Using your math and UR points you would not be able to get the 4th night free.


I agree with Andy – *if* you’re going to be spending 4 nights in a hotel and *if* you have the Prestige, it definitely does devalue Chase UR for that hotel stay.

I do get where you’re coming at from now though – Chase UR are “always” worth 1.5 cpp when redeeming.
However, because I can get another big discount by paying with the Citi Prestige 4th night, in that scenario the UR aren’t actually worth 1.5 cpp because the max I would have paid is $300, not $400.

Because of that, I would think of 4th night free in terms of a discount that can only be applied to certain bookings.


For me this is crystal clear. I don’t understand why people get worked up over this.
IF you decide that you want to use your thank you points you could get up to 1.67 cents hotel value per point.
If you use cash hopefully you get for than $1 of hotel value using discounts like that 4th night free prestige benefit or AAA etc.

The fact that you can combine the two is very valuable. Thanks Greg!

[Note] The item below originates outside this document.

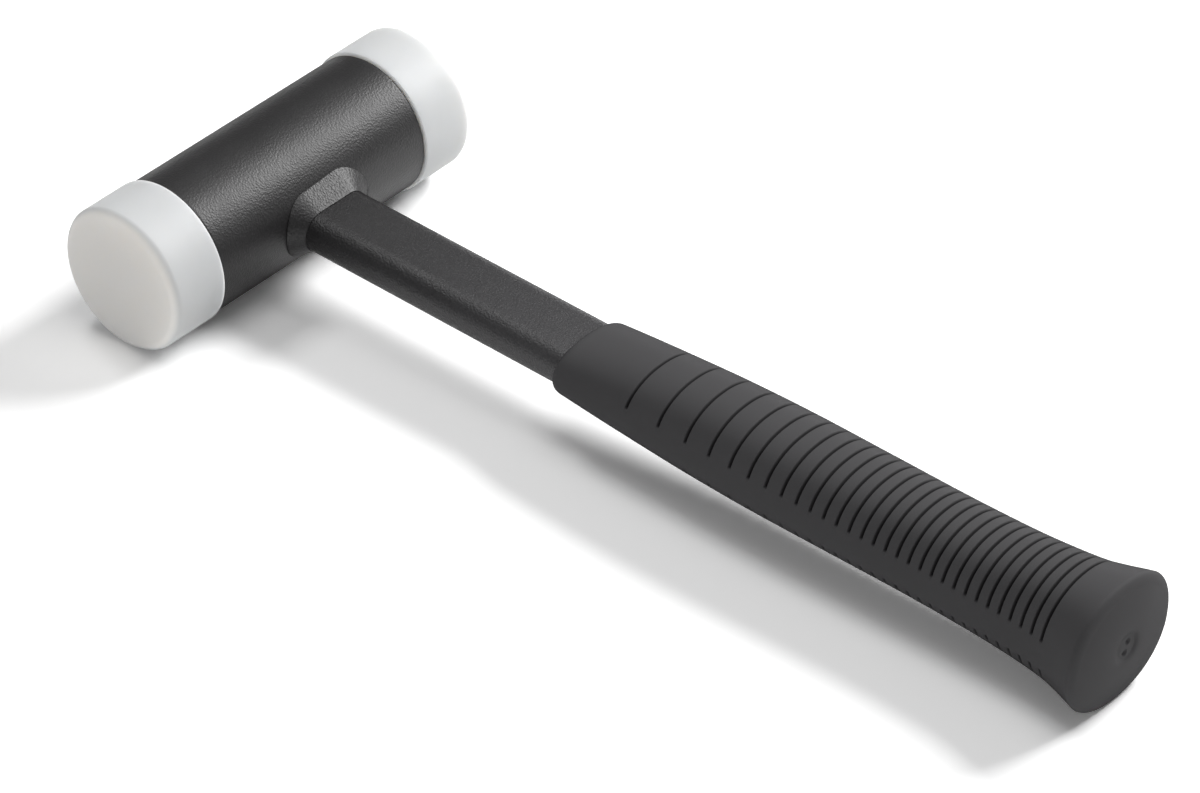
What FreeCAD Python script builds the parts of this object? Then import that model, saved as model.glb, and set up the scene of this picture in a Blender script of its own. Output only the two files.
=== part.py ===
import FreeCAD, Part
import math
import os
from FreeCAD import Placement, Rotation, Vector

# Dead blow hammer with a steel tube head, two push-in nylon faces and a moulded grip.
# Millimetres. While it is built, X runs along the handle from the head's middle to the butt,
# Y runs along the head and Z is up, square to the handle's wide flats. At the end the whole
# hammer is laid down on its two faces and its butt, with the floor at Z = 0.

# Head tube
head_dia = 38.7
head_wall = 2.5
head_length = 74.8
head_rim_bevel = 0.4

# Nylon faces
face_dia = 40.0
face_length = 17.25
face_edge_round = 2.2
spigot_length = 13.0
spigot_clearance = 0.05

# Discs that close the shot chamber
disc_thickness = 3.0
disc_spigot_gap = 0.4

# Steel shot, as the bed that it forms when the hammer lies flat
shot_travel = 4.0
shot_end_gap = 0.3
shot_bore_gap = 0.35
shot_bed_height = 20.0

# Flat-oval handle tube and the weld bead round its root
handle_width = 22.1
handle_thickness = 11.3
handle_wall = 1.6
bead_leg_on_head = 3.5
bead_leg_on_handle = 4.2
bead_slope_width = 2.9
bead_slope_length = 3.6

# Moulded grip: the lip, the palm swell and the flared butt
grip_start = 106.9
grip_length = 166.4
grip_end_wall = 8.0
grip_bore_clearance = 0.05
palm_width = 30.5
palm_height = 23.7
butt_width = 38.6
butt_height = 34.4
lip_bevel = 1.4
butt_edge_width = 4.0
butt_edge_length = 3.2

# Sections along the grip, as shares of its length, of the palm's section and of the step up to the butt
palm_place_shares = (0, 0.068, 0.147, 0.26, 0.385, 0.53, 0.68, 0.8)
palm_width_shares = (0.885, 0.915, 0.94, 0.973, 1, 0.993, 0.967, 0.975)
palm_height_shares = (0.615, 0.725, 0.835, 0.955, 1, 1.003, 1.03, 1.085)
flare_place_shares = (0.878, 0.93, 0.965, 0.985, 1)
flare_width_shares = (0.045, 0.24, 0.55, 0.8, 1)
flare_height_shares = (0.3, 0.51, 0.76, 0.91, 1)

# How far the round ends of the grip's ovals follow its flatness: 1 would be near an ellipse
end_round_power = 0.7

# The round edges of the faces and the butt are drawn in this many bevels
edge_steps = 2

# Thirty grooves over the grip and thirty under it, closer together towards the butt
groove_count = 30
groove_width = 0.8
groove_depth = 0.75
first_groove_setback = 24.5
groove_pitch = 3.34
first_pitch_extra = 7.1
pitch_extra_decay_share = 0.775
plain_strip_height = 8.2

# To keep the faces few, a groove nearer than this to the last one drawn is left out: 0 draws all
closest_drawn_grooves = 6.6

# A groove's floor is this many flats
floor_flats = 4

# The flank faces end at a share of the plain strip, or of the whole height where that is less
flank_strip_share = 0.85
flank_height_share = 0.37

cut_overrun = 2.0

head_radius = head_dia / 2
bore_radius = head_radius - head_wall
face_radius = face_dia / 2
spigot_radius = bore_radius - spigot_clearance
disc_outer_place = head_length / 2 - spigot_length - disc_spigot_gap
chamber_length = 2 * (disc_outer_place - disc_thickness)
grip_end = grip_start + grip_length
rim_distance = grip_length - butt_edge_length
handle_end = grip_end - grip_end_wall
along_head = Vector(0, 1, 0)
along_handle = Vector(1, 0, 0)


def turned_on_head_axis(points):
    """Turn a closed outline of (radius, place along the head) round the head's axis."""
    corners = [Vector(radius, place, 0) for radius, place in points]
    outline = Part.Face(Part.makePolygon(corners + corners[:1]))
    return outline.revolve(Vector(0, 0, 0), along_head, 360)


def flat_oval(width, thickness, place):
    """A wire of two straights and two half rounds, square to the handle."""
    end_radius = thickness / 2
    straight = width / 2 - end_radius
    top_left = Vector(place, -straight, end_radius)
    top_right = Vector(place, straight, end_radius)
    low_right = Vector(place, straight, -end_radius)
    low_left = Vector(place, -straight, -end_radius)
    right_tip = Vector(place, width / 2, 0)
    left_tip = Vector(place, -width / 2, 0)
    return Part.Wire([
        Part.makeLine(top_left, top_right),
        Part.Arc(top_right, right_tip, low_right).toShape(),
        Part.makeLine(low_right, low_left),
        Part.Arc(low_left, left_tip, top_left).toShape(),
    ])


def flat_oval_bar(width, thickness, start, stop):
    return Part.Face(flat_oval(width, thickness, start)).extrude(along_handle * (stop - start))


def head_tube():
    """A plain steel tube with broken rims, bored right through for the discs and the faces."""
    half = head_length / 2
    bevel = head_rim_bevel
    return turned_on_head_axis([
        (bore_radius, -half),
        (head_radius - bevel, -half),
        (head_radius, -half + bevel),
        (head_radius, half - bevel),
        (head_radius - bevel, half),
        (bore_radius, half),
    ])


def striking_face():
    """A nylon face for the +Y end, flat in front, round-edged, with a spigot that plugs the bore."""
    seat = head_length / 2
    front = seat + face_length
    edge = face_edge_round
    points = [(0, seat - spigot_length), (spigot_radius, seat - spigot_length), (spigot_radius, seat)]
    points.append((face_radius, seat))
    for step in range(edge_steps + 1):
        turn = math.pi / 2 * step / edge_steps
        radius = face_radius - edge + edge * math.cos(turn)
        points.append((radius, front - edge + edge * math.sin(turn)))
    points.append((0, front))
    return turned_on_head_axis(points)


def chamber_disc():
    """A steel disc pressed into the bore, which keeps the shot in when a face is changed."""
    inner = disc_outer_place - disc_thickness
    return Part.makeCylinder(bore_radius, disc_thickness, Vector(0, inner, 0), along_head)


def shot_charge():
    """The level bed of shot in the round chamber, short of the discs by its travel."""
    length = chamber_length - 2 * (shot_travel + shot_end_gap)
    radius = bore_radius - shot_bore_gap
    bed = Part.makeCylinder(radius, length, Vector(0, -length / 2, 0), along_head)
    level = shot_bed_height - radius
    above = Part.makeBox(
        2 * head_dia, 2 * head_length, head_dia, Vector(-head_dia, -head_length, level)
    )
    return bed.cut(above)


def mirrored_to_near_end(shape):
    return shape.mirror(Vector(0, 0, 0), along_head)


def head_envelope():
    return Part.makeCylinder(
        head_radius, 2 * head_length, Vector(0, -head_length, 0), along_head
    )


def handle_tube():
    """A flat-oval steel tube, coped at the head end to sit on the round head tube."""
    outer = flat_oval_bar(handle_width, handle_thickness, 0, handle_end)
    inner_width = handle_width - 2 * handle_wall
    inner_thickness = handle_thickness - 2 * handle_wall
    inner = flat_oval_bar(inner_width, inner_thickness, -cut_overrun, handle_end + cut_overrun)
    return outer.cut(inner).cut(head_envelope())


def weld_bead():
    """The bead all round the handle's root, sloping from the head tube up onto the handle."""
    width = handle_width + 2 * bead_leg_on_head
    thickness = handle_thickness + 2 * bead_leg_on_head
    top = head_radius + bead_leg_on_handle
    block = Part.makeLoft([
        flat_oval(width, thickness, 0),
        flat_oval(width, thickness, top - bead_slope_length),
        flat_oval(width - 2 * bead_slope_width, thickness - 2 * bead_slope_width, top),
    ], True, True)
    handle = flat_oval_bar(handle_width, handle_thickness, 0, top + cut_overrun)
    return block.cut(handle).cut(head_envelope())


def grip_oval(place, half_width, half_height):
    """A closed oval, square to the handle: flank, shoulder, crown, shoulder, and the same below."""
    end_radius = half_height * (half_height / half_width) ** end_round_power
    end_middle = half_width - end_radius
    crown_radius = (end_middle**2 + half_height**2 - end_radius**2) / (2 * (half_height - end_radius))
    crown_middle = half_height - crown_radius
    # The arcs meet on the line through their middles, whether the oval is wider or taller
    blend = math.atan2(abs(crown_middle), abs(end_middle))
    flank_height = min(flank_strip_share * plain_strip_height / 2, flank_height_share * half_height)
    flank = math.asin(flank_height / end_radius)

    def on_end(turn):
        return end_middle + end_radius * math.cos(turn), end_radius * math.sin(turn)

    def on_crown(turn):
        return crown_radius * math.cos(turn), crown_middle + crown_radius * math.sin(turn)

    side = [on_end(turn) for turn in (-flank, 0, flank)]
    shoulder = [on_end(turn) for turn in (flank, (flank + blend) / 2, blend)]
    crown = [on_crown(turn) for turn in (blend, math.pi / 2, math.pi - blend)]
    half = [side, shoulder, crown, [(-y, z) for y, z in reversed(shoulder)]]
    whole = half + [[(-y, -z) for y, z in arc] for arc in half]
    return Part.Wire([Part.Arc(*[Vector(place, y, z) for y, z in arc]).toShape() for arc in whole])


def grip_stations():
    """Place, half width and half height at each named station from the lip to the butt's rim."""
    stations = []
    palm = zip(palm_place_shares, palm_width_shares, palm_height_shares)
    for place_share, width_share, height_share in palm:
        place = grip_start + rim_distance * place_share
        stations.append((place, palm_width / 2 * width_share, palm_height / 2 * height_share))
    waist_width = stations[-1][1]
    waist_height = stations[-1][2]
    flare = zip(flare_place_shares, flare_width_shares, flare_height_shares)
    for place_share, width_share, height_share in flare:
        place = grip_start + rim_distance * place_share
        half_width = waist_width + (butt_width / 2 - waist_width) * width_share
        half_height = waist_height + (butt_height / 2 - waist_height) * height_share
        stations.append((place, half_width, half_height))
    return stations


def grip_section(place):
    """Place, half width and half height, straight between the stations on either side."""
    stations = grip_stations()
    i = max(k for k in range(len(stations) - 1) if k == 0 or stations[k][0] <= place)
    share = (place - stations[i][0]) / (stations[i + 1][0] - stations[i][0])
    return [start + (stop - start) * share for start, stop in zip(stations[i], stations[i + 1])]


def grip_form():
    """The grip's outer form: a sloped lip, the palm and the flare, and a round-edged butt."""
    front, half_width, half_height = grip_section(grip_start)
    sections = [(front, half_width - lip_bevel, half_height - lip_bevel)]
    sections.append(grip_section(grip_start + lip_bevel))
    sections += grip_stations()[1:]
    rim, half_width, half_height = sections[-1]
    for step in range(1, edge_steps + 1):
        turn = math.pi / 2 * step / edge_steps
        inset = butt_edge_width * (1 - math.cos(turn))
        place = rim + butt_edge_length * math.sin(turn)
        sections.append((place, half_width - inset, half_height - inset))
    return Part.makeLoft([grip_oval(*section) for section in sections], True, True)


def groove_places():
    places = [grip_start + first_groove_setback]
    extra = first_pitch_extra
    while len(places) < groove_count:
        places.append(places[-1] + groove_pitch + extra)
        extra *= pitch_extra_decay_share
    return places


def drawn_groove_places():
    """The grooves' places, thinned out from the butt towards the lip where they lie close together."""
    drawn = []
    for place in reversed(groove_places()):
        if not drawn or drawn[-1] - place >= closest_drawn_grooves:
            drawn.append(place)
    return drawn


def groove_slots(place):
    """What one groove takes away over the top and under the bottom, down to the flats of its floor."""
    _, half_width, half_height = grip_section(place)
    strip = plain_strip_height / 2
    floor_width = half_width - groove_depth
    floor_height = half_height - groove_depth
    start = math.asin(strip / floor_height)
    outline = [(-butt_width, strip), (-butt_width, butt_height), (butt_width, butt_height)]
    outline.append((butt_width, strip))
    for step in range(floor_flats + 1):
        turn = start + (math.pi - 2 * start) * step / floor_flats
        outline.append((floor_width * math.cos(turn), floor_height * math.sin(turn)))
    slots = []
    for side in (1, -1):
        corners = [Vector(place - groove_width / 2, y, z * side) for y, z in outline]
        slot = Part.Face(Part.makePolygon(corners + corners[:1]))
        slots.append(slot.extrude(along_handle * groove_width))
    return slots


def grip_sleeve():
    """The moulded rubber grip, bored for the handle and cut with its two rows of grooves."""
    bore = flat_oval_bar(
        handle_width + 2 * grip_bore_clearance,
        handle_thickness + 2 * grip_bore_clearance,
        grip_start - cut_overrun,
        handle_end + grip_bore_clearance,
    )
    slots = [slot for place in drawn_groove_places() for slot in groove_slots(place)]
    return grip_form().cut(slots).cut(bore)


def lay_down(pieces):
    """Lie the hammer on its faces and its butt, midway over the origin."""
    x, _, half_height = grip_stations()[-1]
    reach = math.hypot(x, half_height)
    tilt = math.asin(face_radius / reach) - math.atan2(half_height, x)
    turn = Rotation(Vector(0, 1, 0), math.degrees(tilt))
    laid = {name: shape.copy() for name, shape in pieces.items()}
    for shape in laid.values():
        shape.Placement = Placement(Vector(0, 0, 0), turn)
    box = Part.makeCompound(list(laid.values())).optimalBoundingBox(False)
    for shape in laid.values():
        shape.Placement = Placement(Vector(-box.Center.x, 0, -box.ZMin), turn)
    return laid


pieces = {
    "head_tube": head_tube(),
    "striking_face_far": striking_face(),
    "striking_face_near": mirrored_to_near_end(striking_face()),
    "chamber_disc_far": chamber_disc(),
    "chamber_disc_near": mirrored_to_near_end(chamber_disc()),
    "shot_charge": shot_charge(),
    "handle_tube": handle_tube(),
    "weld_bead": weld_bead(),
    "grip_sleeve": grip_sleeve(),
}
os.makedirs("parts", exist_ok=True)
for node, shape in lay_down(pieces).items():
    print(node, shape.ShapeType, len(shape.Solids), shape.isValid(), round(shape.Volume))
    shape.exportStep("parts/" + node + ".step")
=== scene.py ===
import bmesh
import bpy
import math
from mathutils import Matrix, Vector


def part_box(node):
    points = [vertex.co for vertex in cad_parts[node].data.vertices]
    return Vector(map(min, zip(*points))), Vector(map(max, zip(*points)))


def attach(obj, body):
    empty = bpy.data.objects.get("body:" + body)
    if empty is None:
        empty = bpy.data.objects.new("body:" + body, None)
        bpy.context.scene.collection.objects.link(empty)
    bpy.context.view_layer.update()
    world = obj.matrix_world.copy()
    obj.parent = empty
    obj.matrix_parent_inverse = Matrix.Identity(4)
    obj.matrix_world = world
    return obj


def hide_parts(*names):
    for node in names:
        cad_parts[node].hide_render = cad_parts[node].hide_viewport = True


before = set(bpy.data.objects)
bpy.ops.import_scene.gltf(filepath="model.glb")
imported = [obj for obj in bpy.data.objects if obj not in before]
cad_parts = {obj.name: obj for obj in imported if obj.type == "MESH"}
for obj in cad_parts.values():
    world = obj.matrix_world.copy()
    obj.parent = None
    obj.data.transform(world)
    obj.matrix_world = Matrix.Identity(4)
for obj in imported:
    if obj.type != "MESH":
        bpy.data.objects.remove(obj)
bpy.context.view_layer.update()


# HEAD TUBE
# A sawn length of round steel tube with its rims broken, painted with black powder coat that bakes to
# a fine leathery skin. The two faces plug its ends and the handle is welded to its side.

mm = 0.001
head_low, head_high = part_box("head_tube")
head_middle = (head_low + head_high) / 2
head_radius = (head_high.z - head_low.z) / 2
head_half_length = (head_high.y - head_low.y) / 2
tube_wall = 2.5 * mm
bore_radius = head_radius - tube_wall
rim_round = 0.8 * mm
same_place = 1e-9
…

No matter how words are applied to this logic, from a math perspective 1.67x one way is exactly the same as 40% discount the other way.

24,000 x 1.67 = 40,000
40,000 x 0.60 = 24,000


Maybe it’s just me, but I don’t get what there is to get tripped up about. If you have the points for the redemption, it’s a no-brainer to go for the 40% discount (or 1.67x value). Because of their unpredictable long term value, points are for spending, not hoarding.